STATED EXERCISE: Reproduce exactly the lines from the one containing "Keep writing the OpenSCAD" through the one containing "self.socket = socket", both included, and nothing else.

Rows from a 3D modeling dataset:
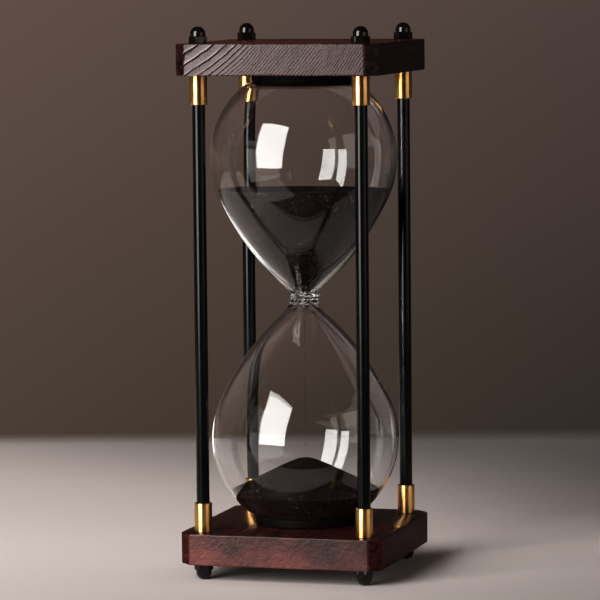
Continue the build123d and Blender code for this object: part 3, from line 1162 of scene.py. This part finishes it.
def area_light(name, azimuth, elevation, size, radiance, colour):
    """A rectangular soft light aimed at the object's middle; azimuth from -Y towards +X."""
    aim = Vector((0, 0, NECK_LEVEL))
    a, e = radians(azimuth), radians(elevation)
    place = aim + LAMP_DISTANCE * Vector((sin(a) * cos(e), -cos(a) * cos(e), sin(e)))
    data = bpy.data.lights.new(name, "AREA")
    data.shape = "RECTANGLE"
    data.size, data.size_y = size
    data.energy = radiance * pi * size[0] * size[1]
    data.color = colour
    lamp = bpy.data.objects.new(name, data)
    bpy.context.scene.collection.objects.link(lamp)
    lamp.location = place
    lamp.rotation_euler = (aim - place).to_track_quat("-Z", "Y").to_euler()
    lamp.visible_camera = False


def reflection_card(name, corners, colour, glow):
    """A studio card lying over the table that only mirrored rays see: black, or softly glowing."""
    material, principled, tree = new_material(name)
    set_inputs(principled, {"Base Color": colour, "Roughness": 0.9, "Specular IOR Level": 0.0})
    set_inputs(principled, {"Emission Color": GLOW_COLOUR, "Emission Strength": glow})
    material.cycles.emission_sampling = "NONE"
    unseen = node(tree, "ShaderNodeBsdfTransparent")
    bounces = node(tree, "ShaderNodeLightPath").outputs["Glossy Depth"]
    mirrored = math(tree, "MINIMUM", bounces, 1.0)
    cover(tree, mirrored, unseen.outputs["BSDF"], principled.outputs["BSDF"])
    card = add_object(name, corners, [(0, 1, 2, 3)], material)
    card.visible_camera = False
    card.visible_shadow = False
    card.visible_diffuse = False


def build_cards():
    """Painted reflections: black over the near part of the table, and two glows before and behind
    the left side.
    """
    black = table_rectangle(FLOOR_FRONT, CARD_EDGE, CARD_LIFT)
    reflection_card("black_card", black, CARD_BLACK, 0.0)
    for card in GLOW_CARDS:
        a = radians(card["azimuth"])
        out = Vector((sin(a), -cos(a), 0))
        side = Vector((cos(a), sin(a), 0)) * card["width"] / 2
        near, far = out * card["near"], out * card["far"]
        lift = 2 * Vector((0, 0, CARD_LIFT))
        corners = [corner + lift for corner in (near - side, near + side, far + side, far - side)]
        reflection_card(card["name"], corners, GLOW_BASE, card["glow"])


def build_lights():
    """One big soft box at the front left and a dim panel at the right."""
    for lamp in LAMPS:
        area_light(**lamp)


def build_camera():
    """A long lens a little above the object, seen from the front right."""
    a, p, r = CAMERA_AZIMUTH, CAMERA_PITCH, CAMERA_ROLL
    place = Vector((CAMERA_DISTANCE * sin(a), -CAMERA_DISTANCE * cos(a), CAMERA_HEIGHT))
    heading = a + CAMERA_TURN
    level = Vector((-sin(heading), cos(heading), 0))
    up = Vector(UPWARD)
    ahead = level * cos(p) - up * sin(p)
    above = level * sin(p) + up * cos(p)
    right = ahead.cross(above)
    turned_right = right * cos(r) + above * sin(r)
    turned_up = above * cos(r) - right * sin(r)
    data = bpy.data.cameras.new("camera")
    data.lens = CAMERA_LENS
    data.clip_start = CAMERA_NEAR
    camera = bpy.data.objects.new("camera", data)
    bpy.context.scene.collection.objects.link(camera)
    axes = Matrix((turned_right, turned_up, -ahead)).transposed()
    camera.matrix_world = Matrix.Translation(place) @ axes.to_4x4()
    bpy.context.scene.camera = camera


build_floor()
build_cards()
build_world()
build_lights()
build_camera()
bpy.context.scene.view_settings.view_transform = "Standard"
bpy.context.scene.view_settings.gamma = VIEW_GAMMA
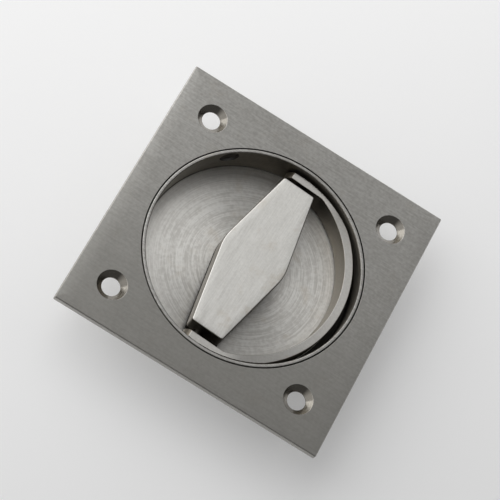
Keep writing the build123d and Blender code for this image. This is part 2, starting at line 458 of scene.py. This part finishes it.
def plastic(name, look):
    material, tree, shader, place = newMaterial(name)
    grainy = blotches(tree, place, look["grainFine"], 3.0)
    colour = mixOf(tree, "RGBA", grainy, rgba(look["dark"]), rgba(look["light"]))
    rough = remap(tree, grainy, look["roughFrom"], look["roughTo"], look["roughLow"], look["roughHigh"])
    bump = addNode(tree, "ShaderNodeBump")
    bump.inputs["Distance"].default_value = look["grainDepth"] * mm
    feed(tree, bump.inputs["Height"], grainy)
    feed(tree, shader.inputs["Base Color"], colour)
    feed(tree, shader.inputs["Roughness"], rough)
    feed(tree, shader.inputs["Normal"], bump.outputs[0])
    return material


# what all the steel pieces start from
steelBase = {
    "grainLong": 8.0, "grainFine": 0.12, "grainTurn": 0.0, "grainDepth": 0.0010, "grainRadius": 30.0,
    "bandTimes": 3.0, "bandLonger": 3.0, "fineTone": 0.6, "bandTone": 0.4,
    "fineHeight": 0.6, "bandHeight": 0.4,
    "cloudSize": 14.0, "cloudTone": 0.4, "speckSize": 0.7, "speckTone": 1.2,
    "stain": (0.46, 0.40, 0.32), "stainSize": 6.0, "stainAmount": 0.15, "stainFrom": 0.55, "stainTo": 0.75,
    "edge": (0.72, 0.71, 0.68), "edgeWidth": 0.15, "edgeHighlightTone": 0.3, "edgeFrom": 0.995, "edgeTo": 0.8,
    "dark": (0.50, 0.485, 0.455), "light": (0.64, 0.63, 0.60),
    "roughLow": 0.28, "roughHigh": 0.42, "roughFrom": 0.6, "roughTo": 1.4,
    "anisotropy": 0.75, "grooveLean": 0.03,
    "uprightShadeTint": (0.50, 0.46, 0.40), "uprightShadeAmount": 1.0, "flatTo": 0.75, "uprightFrom": 0.25,
    "grimeRough": 0.85, "grimeGloss": 0.1,
}

# face plate, brushed along X
plateLook = {
    **steelBase,
    "grainLong": 4.5, "grainFine": 0.3, "fineTone": 2.0, "bandTone": 0.6,
    "speckSize": 0.9, "speckTone": 1.8, "cloudSize": 8.0, "cloudTone": 0.7,
    "dark": (0.45, 0.437, 0.41), "light": (0.60, 0.59, 0.56), "uprightShadeAmount": 0.0,
    "plateShadeFrom": 25.0, "plateShadeTo": -38.0, "plateShadeAmount": 0.62, "plateShadeColour": (0.33, 0.32, 0.295),
    "holePlace": 30.5, "sinkRadius": 4.45, "sinkFade": 0.05,
    "sinkDarkening": 0.9, "sinkColour": (0.25, 0.232, 0.203),
    "sinkRough": (0.10, 0.22), "sinkFrom": 0.35, "sinkTo": 0.65,
    "seamRadius": 33.27, "seamFade": 0.02, "seamColour": (0.03, 0.028, 0.025), "dirtAndShade": plateShadeAndDirt,
    "sidesTurned": 0.0, "sides": ((0.0, plateHalf), (90.0, plateHalf)),  # lean, and way out from the middle
    "rollWidth": 5.0, "rollDepth": 0.09, "roll": softEdge,
}
paint("face_plate", steel("plateSteel", plateLook, plateGrain))
print("face plate finished")

# cup, turned about its middle
cupLook = {
    **steelBase,
    "grainLong": 12.0, "grainFine": 0.32, "grainDepth": 0.0080,
    "bandTimes": 2.5, "fineTone": 4.0, "bandTone": 1.2,
    "speckSize": 1.1, "speckTone": 2.2, "cloudSize": 6.0, "cloudTone": 0.8, "stainAmount": 0.35,
    "dark": (0.52, 0.505, 0.475), "light": (0.68, 0.67, 0.64),
    "uprightShadeTint": (0.42, 0.395, 0.355), "flatTo": 0.92, "uprightFrom": 0.55,
    "edgeWidth": 0.05, "edgeHighlightTone": 0.1,
    "rimFrom": 1.7, "rimFade": 0.05, "rollWidth": 0.40, "rollDepth": 0.08, "roll": rimRoll,
    "paleFrom": 23.0, "paleTo": 31.0, "paleAmount": 0.4, "paleColour": (0.84, 0.82, 0.78),
    "floorSkin": 0.1, "cornerShade": 0.5, "outsideFade": 0.2,
    "recessTurn": 130.0, "recessHeight": -1.3, "recessDepth": 0.7,
    "recessDark": (3.0, 2.85), "recessFrom": 20.0, "recessShade": 0.75,  # dark: unshaded to painted shade, from its middle
    "ringPlace": (-3.445, 0.181), "gapDark": (33.2, 33.6), "gapTop": -1.5, "gapLow": -6.0,
    "cupShadeAmount": 0.93, "cupShadeColour": (0.03, 0.027, 0.022), "dirtAndShade": cupPaintedShade,
}
paint("cup", steel("cupSteel", cupLook, cupGrain))
print("cup finished")

# turn bar, brushed along its length
barLook = {
    **steelBase,
    "grainTurn": 90.0 + barTurned, "grainLong": 5.0, "grainFine": 0.3, "fineTone": 1.6, "bandTone": 0.15,
    "dark": (0.57, 0.56, 0.53), "light": (0.69, 0.68, 0.65), "stainAmount": 0.35,
    "uprightShadeTint": (0.30, 0.28, 0.255), "flatTo": 0.95, "uprightFrom": 0.75, "edgeHighlightTone": 0.0,
    "sidesTurned": barTurned, "sides": ((11.15, 10.29), (90.0, 26.8)),  # lean, and way out from the middle
    "rollWidth": 2.2, "rollDepth": 0.085, "roll": softEdge,
    "footTo": -4.5, "hubTop": -6.5, "footFade": 0.15, "footShade": 0.9, "footShadeColour": (0.008, 0.008, 0.008),
    "dirtAndShade": barPaintedShade,
}
paint("turn_bar", steel("barSteel", barLook, straightGrain))
print("turn bar finished")

# pull ring, brushed round its curve
ringLook = {
    **steelBase,
    "grainCentre": (-3.4, 0.2), "bendEnd": 15.0, "tabEnd": 6.0,
    "dark": (0.43, 0.417, 0.391), "light": (0.54, 0.53, 0.505),
    "uprightShadeTint": (0.42, 0.385, 0.335), "flatTo": 0.98, "uprightFrom": 0.80, "edgeHighlightTone": 0.0,
    "backFrom": 0.35, "backTo": 0.6, "backShade": 0.6, "backShadeColour": (0.015, 0.015, 0.015), "dirtAndShade": ringPaintedShade,
}
paint("pull_ring", steel("ringSteel", ringLook, ringGrain))
print("pull ring finished")

# pivot pins, painted dark as shade in the gaps that they cross
pinShadeLook = {**steelBase, "anisotropy": 0.3, "dark": (0.05, 0.047, 0.042), "light": (0.09, 0.085, 0.077)}
pinSteelPaintedShade = steel("pinSteelPaintedShade", pinShadeLook, roundGrain)
paint("pivot_pin_upper", pinSteelPaintedShade)
paint("pivot_pin_lower", pinSteelPaintedShade)

# fittings on the hub, behind the cup
washerLook = {**steelBase, "anisotropy": 0.3}
clipLook = {**steelBase, "dark": (0.10, 0.10, 0.105), "light": (0.16, 0.16, 0.165), "edge": (0.3, 0.3, 0.3)}
bushLook = {
    "dark": (0.66, 0.65, 0.61), "light": (0.74, 0.73, 0.69), "grainFine": 0.4, "grainDepth": 0.004,
    "roughLow": 0.45, "roughHigh": 0.6, "roughFrom": 0.3, "roughTo": 0.7,
}
paint("thrust_washer", steel("washerSteel", washerLook, roundGrain))
paint("hub_clip", steel("clipSteel", clipLook, roundGrain))
paint("flange_bush", plastic("bushNylon", bushLook))
print("pins and hub fittings finished")

# floor under the part, pale, with a painted light glow that grows towards one side
floorLook = {
    "side": 8.0, "gap": 0.00005, "colour": (0.70, 0.70, 0.70), "rough": 0.9,
    "glowNear": 0.19, "glowFar": 0.35, "farWay": (-0.66, 0.75, 0.0), "fadeHalf": 0.09,
}
bpy.ops.mesh.primitive_plane_add(size=floorLook["side"], location=(0, 0, cadBox[0].z - floorLook["gap"]))
floor = bpy.context.object
floor.name = "floor"
floorPaint, floorTree, floorShader, floorPlace = newMaterial("floorPaint")
floorShader.inputs["Base Color"].default_value = rgba(floorLook["colour"])
floorShader.inputs["Roughness"].default_value = floorLook["rough"]
floorShader.inputs["Specular IOR Level"].default_value = 0.0
floorShader.inputs["Emission Color"].default_value = (1.0, 1.0, 1.0, 1.0)
rays = addNode(floorTree, "ShaderNodeLightPath").outputs
seen = calc(floorTree, "MAXIMUM", rays["Is Camera Ray"], rays["Is Glossy Ray"])
seen = calc(floorTree, "MAXIMUM", seen, rays["Is Transmission Ray"])
# painted light: the floor's glow grows towards farWay
farness = vectorCalc(floorTree, "DOT_PRODUCT", floorPlace, floorLook["farWay"])
fadeHalf = floorLook["fadeHalf"]
glow = remap(floorTree, farness, -fadeHalf, fadeHalf, floorLook["glowNear"], floorLook["glowFar"])
feed(floorTree, floorShader.inputs["Emission Strength"], calc(floorTree, "MULTIPLY", seen, glow))
floor.data.materials.append(floorPaint)
print("floor laid")

# studio: light falls off evenly from the upper left of the picture to the side behind the camera
worldLook = {
    "colour": (1.0, 1.0, 1.0), "paleSide": (-0.955, 0.26, 0.14), "darkFrom": -0.16, "slope": 1.25,
    "least": 0.13, "most": 0.85,
}
world = bpy.data.worlds.new("studio")
bpy.context.scene.world = world
world.use_nodes = True
sky = world.node_tree
sky.nodes["Background"].inputs["Color"].default_value = rgba(worldLook["colour"])
skyDirection = addNode(sky, "ShaderNodeTexCoord").outputs["Generated"]
skySide = vectorCalc(sky, "DOT_PRODUCT", skyDirection, worldLook["paleSide"])
skyTone = calc(sky, "MULTIPLY", calc(sky, "SUBTRACT", skySide, worldLook["darkFrom"]), worldLook["slope"])
skyTone = calc(sky, "MINIMUM", calc(sky, "MAXIMUM", skyTone, worldLook["least"]), worldLook["most"])
feed(sky, sky.nodes["Background"].inputs["Strength"], skyTone)

lamps = {
    "keyLamp": {"from": (-0.60, 0.225, 0.55), "size": 1.1, "power": 4.3},
    "sideLamp": {"from": (0.65, 0.75, 0.93), "size": 1.0, "power": 1.1},
}
for name, lampLook in lamps.items():
    lampData = bpy.data.lights.new(name, "AREA")
    lampData.size = lampLook["size"]
    lampData.energy = lampLook["power"]
    lamp = bpy.data.objects.new(name, lampData)
    bpy.context.collection.objects.link(lamp)
    lamp.location = lampLook["from"]
    lamp.rotation_euler = Vector(lampLook["from"]).to_track_quat("Z", "Y").to_euler()
    lamp.visible_camera = False
print("studio lit")

# camera, where the photograph was taken from
cameraLook = {
    "place": (-46.19, -267.43, 560.72),
    "right": (0.84734672, 0.44947113, 0.28280603),
    "up": (-0.52627402, 0.78194494, 0.33406252),
    "back": (-0.07098728, -0.43190025, 0.89912345),
    "sensor": 36.0, "lens": 157.16, "clipFrom": 0.01, "clipTo": 50.0,
}
cameraData = bpy.data.cameras.new("photoCamera")
cameraData.sensor_width = cameraLook["sensor"]
cameraData.lens = cameraLook["lens"]
cameraData.clip_start = cameraLook["clipFrom"]
cameraData.clip_end = cameraLook["clipTo"]
camera = bpy.data.objects.new("photoCamera", cameraData)
bpy.context.collection.objects.link(camera)
aim = Matrix((cameraLook["right"], cameraLook["up"], cameraLook["back"])).transposed()
camera.matrix_world = Matrix.Translation(Vector(cameraLook["place"]) * mm) @ aim.to_4x4()
bpy.context.scene.camera = camera
bpy.context.scene.view_settings.view_transform = "Standard"
print("camera set")
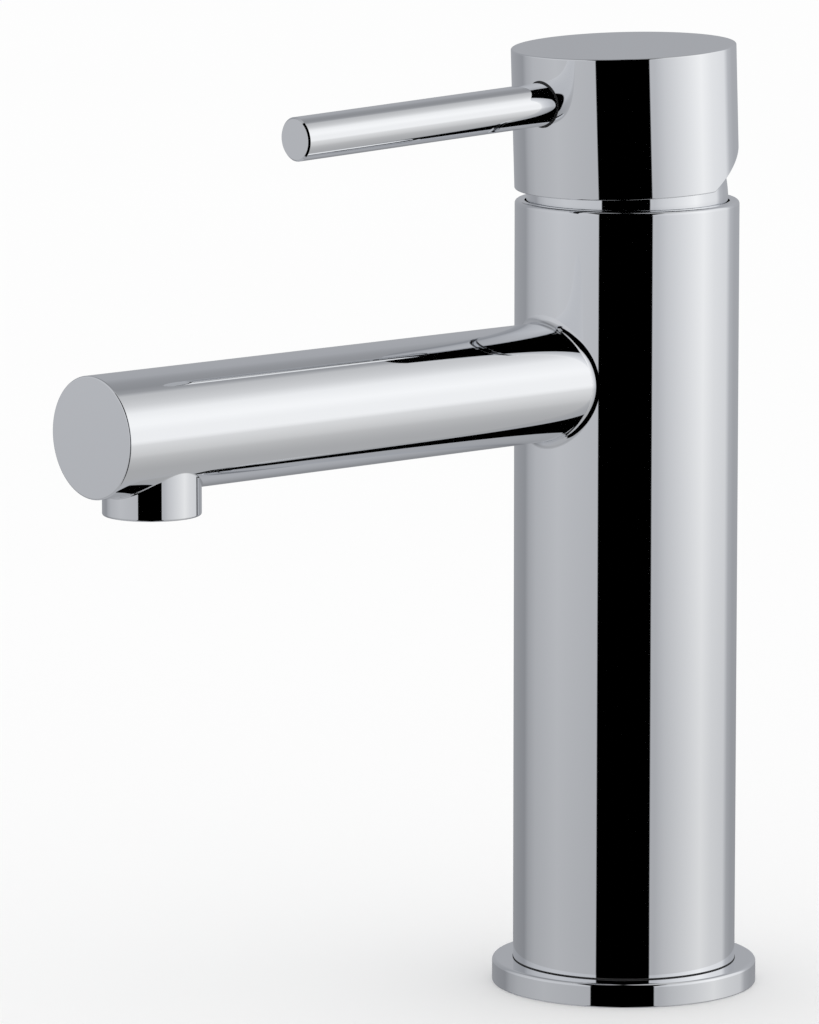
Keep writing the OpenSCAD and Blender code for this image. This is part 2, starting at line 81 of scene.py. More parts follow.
# ---------------------------------------------------------------------------
# The studio is a ring of soft grey and white panels around the tap with a dark
# gap on the camera's side, which polished chrome shows as one black stripe.
# Everything matt is lit by an even white dome.
class Wire:
    """A node's socket. Arithmetic on wires adds Math nodes to their node tree."""

    def __init__(self, tree, socket=None):
        self.tree = tree
        self.socket = socket

    def node(self, kind, settings=None, inputs=None, output=0):
        """Adds a node: its settings first, then the values or wires of its sockets."""
        made = self.tree.nodes.new(kind)
        for name, value in (settings or {}).items():
            setattr(made, name, value)
        for name, value in (inputs or {}).items():
            if isinstance(value, Wire):
                self.tree.links.new(value.socket, made.inputs[name])
            else:
                made.inputs[name].default_value = value
        return Wire(self.tree, made.outputs[output] if len(made.outputs) else None)

    def ramp(self, stops, share):
        """A ramp of greys: one stop for each (place, shade), read at a wire from 0 to 1."""
        made = self.node("ShaderNodeValToRGB", inputs={"Fac": share})
        elements = made.socket.node.color_ramp.elements
        while len(elements) < len(stops):
            elements.new(1.0)
        for element, (place, shade) in zip(elements, stops):
            element.position = place
            element.color = (shade, shade, shade, 1.0)
        return made

    def maths(self, operation, first, second=0.0):
        """One Math node on two wires or numbers."""
        return self.node("ShaderNodeMath", {"operation": operation}, {0: first, 1: second})

    def __add__(self, other):
        return self.maths("ADD", self, other)

    def __sub__(self, other):
        return self.maths("SUBTRACT", self, other)

    def __rsub__(self, other):
        return self.maths("SUBTRACT", other, self)

    def __mul__(self, other):
        return self.maths("MULTIPLY", self, other)

    def __truediv__(self, other):
        return self.maths("DIVIDE", self, other)

    __radd__ = __add__
    __rmul__ = __mul__


DOME_WHITE = 1.07
BACKDROP_WHITE = 0.985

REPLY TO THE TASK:
Keep writing the OpenSCAD and Blender code for this image. This is part 2, starting at line 81 of scene.py. More parts follow.
# ---------------------------------------------------------------------------
# The studio is a ring of soft grey and white panels around the tap with a dark
# gap on the camera's side, which polished chrome shows as one black stripe.
# Everything matt is lit by an even white dome.
class Wire:
    """A node's socket. Arithmetic on wires adds Math nodes to their node tree."""

    def __init__(self, tree, socket=None):
        self.tree = tree
        self.socket = socket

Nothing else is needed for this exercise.